C'est le matin.
Oh, si l'on savait déplier tout ce qu'il y a dans ce mot,
«matin».
Difficile de dire l'émerveillement contenu dans ce recommencement.
Chaque jour, savoir dire ce qui se passe, se voit, se sent,
s'écoute, devant une fenêtre ouverte. Prendre l'aube. S'appuyer
contre «l'épaule éblouissante» du soleil, pour voir.
Les branches du tilleul et l'entrée du chat roux, les pépiements
virevoltes, les voix. Ce que disent ces voix. Beau ou terrible,
mystérieusement tranquille ou implorant, ou sage.

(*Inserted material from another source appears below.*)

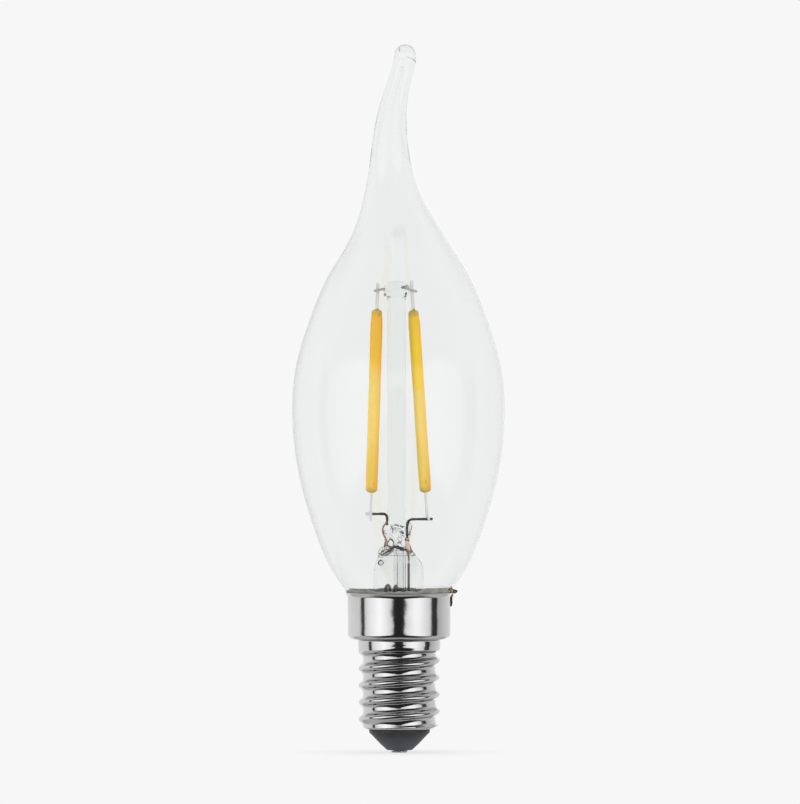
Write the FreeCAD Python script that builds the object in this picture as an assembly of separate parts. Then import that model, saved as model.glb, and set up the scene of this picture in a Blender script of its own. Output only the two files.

Maryse Hache le peut. Le matin elle écrit. Sa chambre donne sur
le jardin.
Elle entend tout, et les bruits de la veille, et d'autres bruits
venus de l'autre bout du monde ou de pays lointains depuis
longtemps muets. Elle écrit tout, immobile sur son lit, un peu
comme sur une île. Un peu échouée, comme s'échouent les baleines
- c'est qu'elle a des griffures, dit-elle, griffures de corps, une
santé égratignée. Dans Passée par ici, elle explique ce qu'il faut
de batailles, et avec quelle intelligence.
Un peu échouée comme une baleine - ce qu'elle dit en riant. Et
cela donne un titre aux écrits du matin que vous lirez ici :
chaque jour une aube en baleine paysage.
S'échouer dans le paysage, c'est simple pour Maryse qui en a le
talent et le bonheur de vivre. Du moins jusqu'en octobre 2012, où
un jour elle s'en va - ces griffures qui déchirent et ce genre de
bataille qu'on ne peut pas gagner. Elle est «tuée par la mort»
- une expression qu'elle a tissée, et qu'on peut lire dans son
Abyssal cabaret.
Elle inventait des noms de fleurs.
Certains matins les voient s'ouvrir ou se faner, d'autres les
chantent un temps, ce que vivent les roses. Quelle chance : les
matins de Maryse ne se taisent pas, sont immortels d'être passés
juste sous sa fenêtre. Cette joie vivace qu'elle nous offre.